Several years back, I was part of a team that simulated the effects of the HR flat tax, and similar forms of fundamental tax reform. We found that in the most straightforward version of this type of tax reform, the shift from something like our present income-based tax system to an HR-like consumption-based system would require a tax rate on labor-income of 21.4 percent in order to keep revenues from falling. Over time, as the growth effects of removing capital taxation took hold in our experiments, the tax rate required to maintain revenue neutrality fell by 2 percentage points.The study he cites is a fascinating one, which I had forgotten about (so thanks for the reminder, David!). But I would disagree considerably with David about how to characterize the simulation result that he mentions, however.
I think that the results he alludes to are not at all of the Laffer variety. The idea of the Laffer curve is that cuts in tax rates lead to increased tax revenues. Yet what David is describing is something quite different, it seems to me: revenue-neutral tax reform. In other words, rather than the simulations showing that tax cuts cause tax revenues to go up, they show that certain types of tax reform (e.g. shifting taxes away from capital and onto consumption or labor) may cause revenues to go up.

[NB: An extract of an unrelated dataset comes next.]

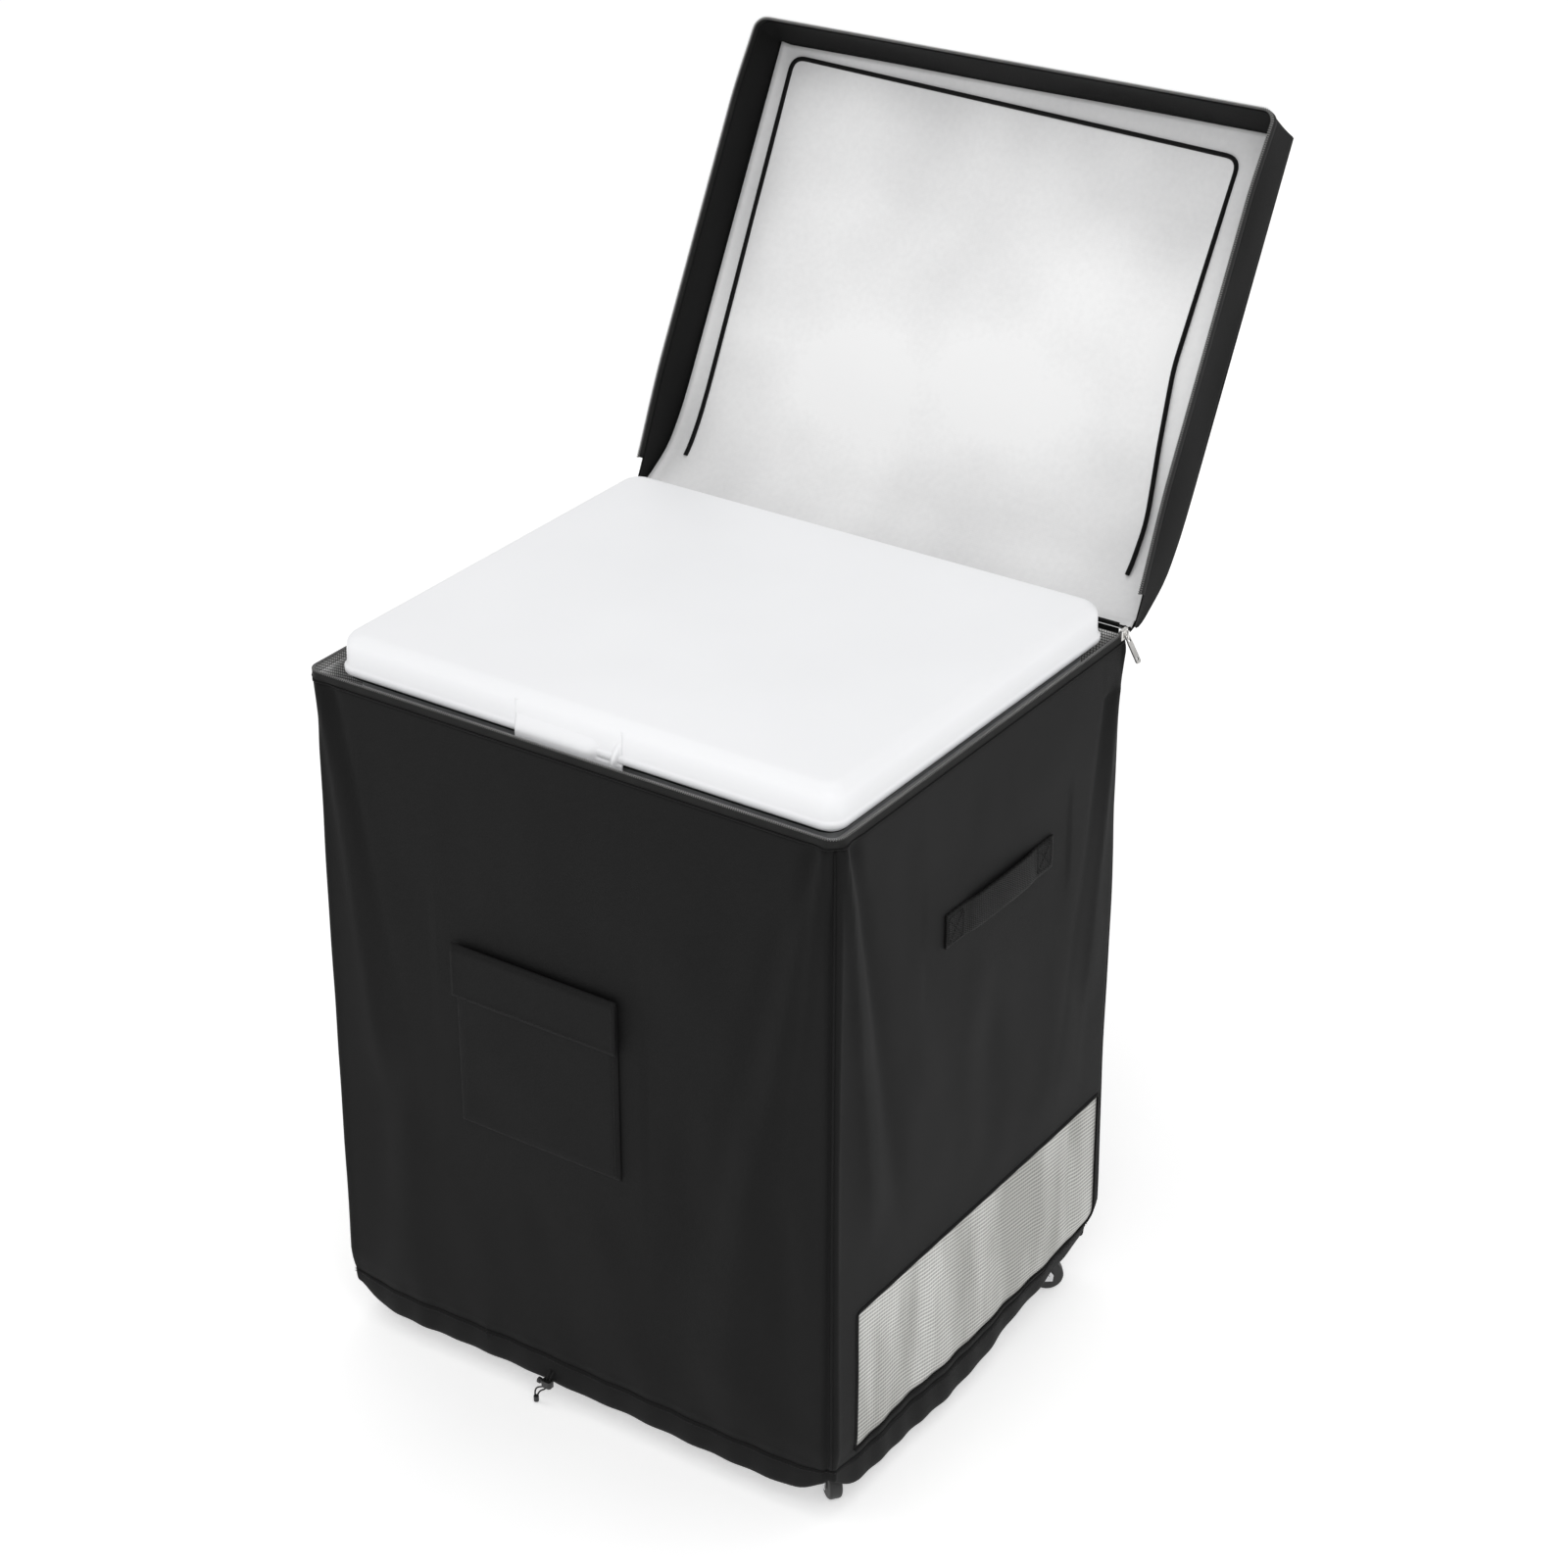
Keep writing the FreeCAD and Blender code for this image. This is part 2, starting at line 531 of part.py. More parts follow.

I don't think that most economists would disagree with the notion that tax reform, if done properly, could be greatly efficiency-enhancing (though I'm not personally convinced that capital formation is that sensitive to the rate of taxation of capital). And as a result, most economists would agree that if one changed the ways taxes are collected, one might be able to collect the same amount of tax revenue at lower marginal rates. And that seems to be what the Altig, et al. study illustrated. But that seems to be something quite different from Art Laffer's notion that simply cutting the marginal rates of the taxes we have today will lead revenue to rise.